Shopify’s free cash flow clocked in at $421 million in Q3, equivalent to a 19.5% margin. This result was good as its margin was 3.4 percentage points higher than in the same quarter last year. Its cash profitability was also above its one-year level, and we hope the company can build on this trend.
Over the next year, analysts predict Shopify’s cash conversion will slightly fall. Their consensus estimates imply its free cash flow margin of 17.4% for the last 12 months will decrease to 16.1%.
Balance Sheet Assessment
Businesses that maintain a cash surplus face reduced bankruptcy risk.

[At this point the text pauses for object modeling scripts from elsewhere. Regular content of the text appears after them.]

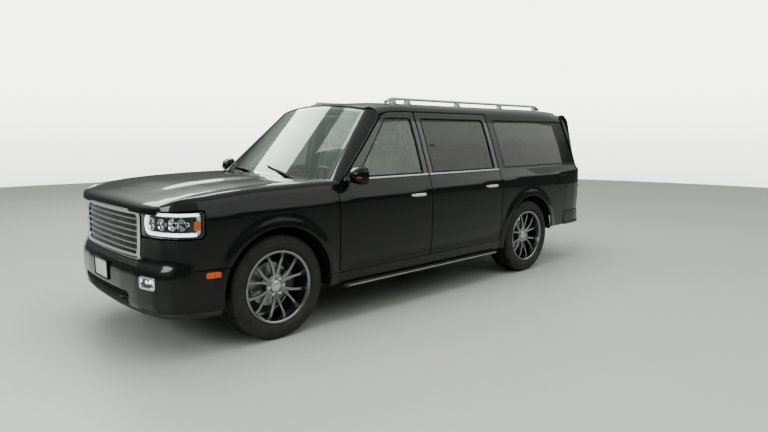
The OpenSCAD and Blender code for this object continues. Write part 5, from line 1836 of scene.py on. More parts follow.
def grille():
    z0, z1, y1 = 0.694, 1.050, 0.590
    outer = both_ways([(na(y=y1 - 0.010), z0, 0.035), (na(y=y1), z1, 0.030)])
    inner = both_ways([(na(y=y1 - 0.052), z0 + 0.040, 0.03), (na(y=y1 - 0.040), z1 - 0.032, 0.03)])
    ring = panel(nose_full, outer, (inner,), grid=0.02, roll=0.007, deep=0.040, side=1, lift=0.004)
    dress(ring.object("grille_surround"), "body", chrome(),
          stands_for=("grille",))
    well(inner, 0.050, "grille_well", gloss_black(), gloss_black())
    bars = Shape()
    a = np.linspace(-na(y=0.546), na(y=0.546), 60)
    for z in np.linspace(z0 + 0.070, z1 - 0.062, 6):
        bar(nose_full, a, z, 1, -0.010, oval(0.024, 0.015, 10, 2.6), bars)
    dress(tidy(bars.object("grille_bars", 45)), "body", satin_metal())
    ribs = Shape()
    z = np.linspace(z0 + 0.045, z1 - 0.036, 10)
    for y in np.linspace(-0.525, 0.525, 36):
        a = na(y=abs(y)) * (1 if y > 0 else -1)
        bar(nose_full, a, z, 1, -0.020, oval(0.020, 0.006, 8, 3.0), ribs)
    dress(tidy(ribs.object("grille_ribs", 45)), "body", dark_alloy())


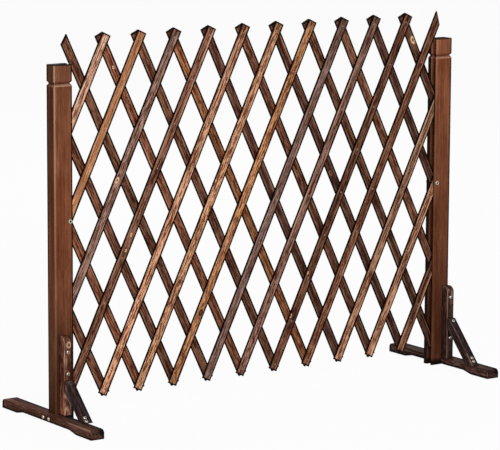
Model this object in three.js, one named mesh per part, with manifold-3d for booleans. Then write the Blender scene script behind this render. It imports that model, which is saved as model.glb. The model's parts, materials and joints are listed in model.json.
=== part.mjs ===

Shopify is a profitable, well-capitalized company with $4.90 billion of cash and $1.14 billion of debt on its balance sheet. This $3.75 billion net cash position is 2.7% of its market cap and gives it the freedom to borrow money, return capital to shareholders, or invest in growth initiatives. Leverage is not an issue here.

Final Thoughts
The latest quarterly earnings matters, sure, but we actually think longer-term fundamentals and valuation matter more. Investors should consider all these pieces before deciding whether or not to invest in Shopify.
Shopify is a high-quality business worth owning. For starters, its revenue growth has been solid over the last three years. And while its gross margins show its business model is much less lucrative than the best software businesses, its efficient customer acquisition hints at the potential for solid profitability. On top of that, Shopify’s operating margin expansion shows Shopify has become more efficient at building and selling its software.
Shopify’s price-to-sales ratio based on the next 12 months is 15.4x. This valuation may appear high at first glance, but the multiple is deserved because Shopify’s fundamentals really stand out. We think the stock is attractive here.
Wall Street analysts have a consensus one-year price target of $82.58 on the company (compared to the current share price of $118.85).
Everything here is for general information purposes only and does not constitute investment advice or a recommendation that any particular security, portfolio of securities, transaction or investment strategy is suitable for any specific individual.